IEG’s evaluation identifies a number of opportunities to strengthen further the performance of PforR operations, based on the World Bank’s early experience with its PforR instrument. We highlight three of them below.

  • Strengthen the design of the results frameworks and establish a clear line of sight to development results. Most PforR operations tend to have reasonably good results frameworks, consisting of a program development objective, supporting outcome indicators, and intermediate results indicators. However, IEG found that in some cases program development objective is not fully addressed by the indicators, or the objective itself is incomplete in relation to the program discussion or the indicators. Also, objectives that lead to clear results at the outcome level are rare and PforR objectives are mostly institutional or focused on outputs or early outcomes.
     
  • Establish a clear line of sight between the project development objectives and the disbursement-linked indicators. Given that disbursements are tied to program results, it is critical to ensure that the disbursement-linked indicators are the right ones.

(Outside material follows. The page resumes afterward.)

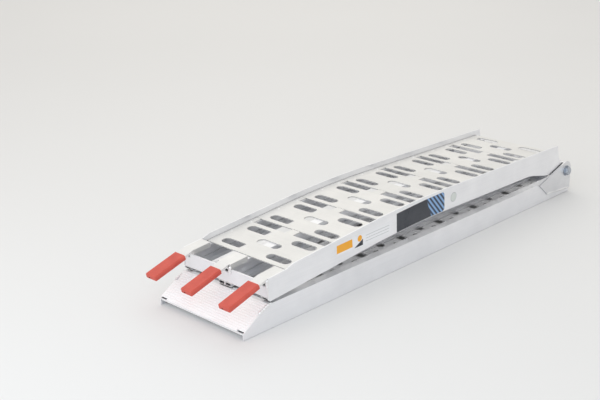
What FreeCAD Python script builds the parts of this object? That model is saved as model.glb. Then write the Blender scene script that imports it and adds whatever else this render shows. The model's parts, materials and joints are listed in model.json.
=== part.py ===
import FreeCAD, Part
import math
import os

# Folding loading ramp, lying folded on the floor.
# X runs along the ramp from the foot tip (0) to the hinge end, Y across it (0 = centre line), Z up.
# The toe section lies upside down on its lips. The hook section lies on top of it, deck up. Its rails
# run straight up from the hooks, over an arc, and straight on with a slight fall to the hinge.
# All sizes are millimetres. The whole model is moved at the end so that X = 0 is mid-length.

os.makedirs("parts", exist_ok=True)
V = FreeCAD.Vector

# ---- driving dimensions -------------------------------------------------------------------
HALF_WIDTH = 150.0          # outer face of a side rail
RAIL_HEIGHT = 66.0
WEB = 3.0                   # side rail wall
CENTRE_WEB = 4.0
FLANGE_DEPTH = 24.0         # how far both hollow flanges reach in from the outer face
FOOT_FLANGE = (0.0, 12.5)   # heights above the rail's bottom edge
LEDGE = (41.0, 50.5)
WALL = 2.2                  # wall of the hollow flanges
SHEET = 3.0                 # deck panel thickness
DECK_TOP = LEDGE[1] + SHEET
PANEL_PITCH = 182.0
PANEL_GAP = 1.0
SIDE_PLAY = 0.2             # deck panel edge to rail wall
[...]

In practice, this is easier said than done and requires close attention upfront. In order to ensure a higher likelihood of achieving the ultimately desired development results, operations must consistently link the disbursement-linked indicators to key activities necessary to achieve the outcomes, rather than to routine and repetitive actions. One should keep in mind that disbursement-linked indicators are not the results of PforR operations, but steps to contribute to the achievement of final outcomes.
     
  • Strengthen program monitoring.  There has been a tendency in program monitoring to focus mainly on disbursement-linked indicators. To improve the effectiveness of program action plans and overall program implementation, it is critical enhance the capacity and performance of implementing agencies, and to mitigate risks by devoting greater attention to monitoring implementation and providing clear and timely guidance to program teams (in the Bank and governments) on how to address implementation risks.